WHAT YOU NEED TO DO =
Please give the listing again, word for word, with nothing left out.

SOURCE MATERIAL =
* * *
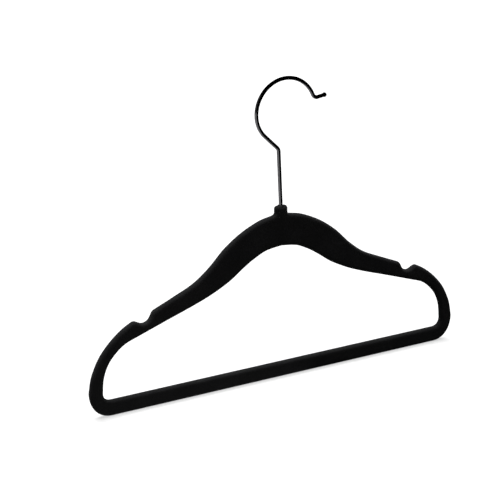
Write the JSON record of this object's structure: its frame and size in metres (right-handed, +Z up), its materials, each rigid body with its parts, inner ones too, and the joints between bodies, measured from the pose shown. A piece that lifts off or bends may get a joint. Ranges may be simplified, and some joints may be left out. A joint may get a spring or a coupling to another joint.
{
  "type": "clothes hanger",
  "caption": "Slim velvet-flocked clothes hanger: a closed frame with curved shoulders, strap notches and a straight bar, hung from a bent wire hook that swivels in its neck.",
  "frame": {"origin": "the point under the hook's crown that rests on a rail", "axes": "+Z up, +X along the bar towards the side where the hook opens, +Y through the thickness, away from the front face"},
  "size_m": [0.299, 0.0064, 0.2186],
  "materials": {
    "moulded_plastic": "black moulded ABS, hidden under the flock",
    "velvet_flock": "deep black electrostatic flock, short upright pile with a soft sheen",
    "black_nickel_wire": "glossy black nickel plate on drawn steel wire",
    "nylon_bush": "black nylon"
  },
  "bodies": {
    "hook": {"wire_hook": "black_nickel_wire"},
    "frame": {"moulded_frame": "moulded_plastic", "flock_coat": "velvet_flock", "split_bush": "nylon_bush"}
  },
  "joints": [
    {"name": "hook_swivel", "type": "hinge", "parent": "hook", "child": "frame", "pos_m": [-0.0044, 0, -0.0955], "axis": [0, 0, 1], "continuous": true}
  ]
}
* * *
REPLY TO THE EXERCISE =
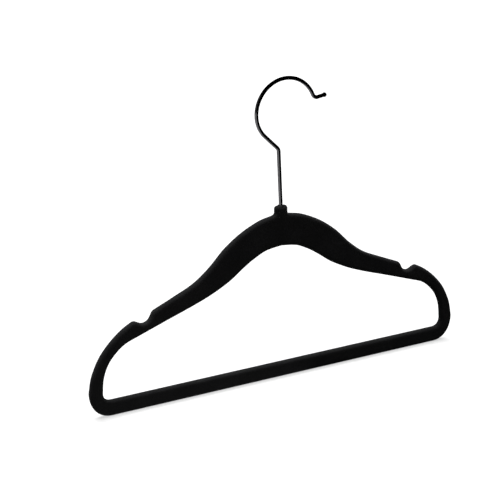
Write the JSON record of this object's structure: its frame and size in metres (right-handed, +Z up), its materials, each rigid body with its parts, inner ones too, and the joints between bodies, measured from the pose shown. A piece that lifts off or bends may get a joint. Ranges may be simplified, and some joints may be left out. A joint may get a spring or a coupling to another joint.
{
  "type": "clothes hanger",
  "caption": "Slim velvet-flocked clothes hanger: a closed frame with curved shoulders, strap notches and a straight bar, hung from a bent wire hook that swivels in its neck.",
  "frame": {"origin": "the point under the hook's crown that rests on a rail", "axes": "+Z up, +X along the bar towards the side where the hook opens, +Y through the thickness, away from the front face"},
  "size_m": [0.299, 0.0064, 0.2186],
  "materials": {
    "moulded_plastic": "black moulded ABS, hidden under the flock",
    "velvet_flock": "deep black electrostatic flock, short upright pile with a soft sheen",
    "black_nickel_wire": "glossy black nickel plate on drawn steel wire",
    "nylon_bush": "black nylon"
  },
  "bodies": {
    "hook": {"wire_hook": "black_nickel_wire"},
    "frame": {"moulded_frame": "moulded_plastic", "flock_coat": "velvet_flock", "split_bush": "nylon_bush"}
  },
  "joints": [
    {"name": "hook_swivel", "type": "hinge", "parent": "hook", "child": "frame", "pos_m": [-0.0044, 0, -0.0955], "axis": [0, 0, 1], "continuous": true}
  ]
}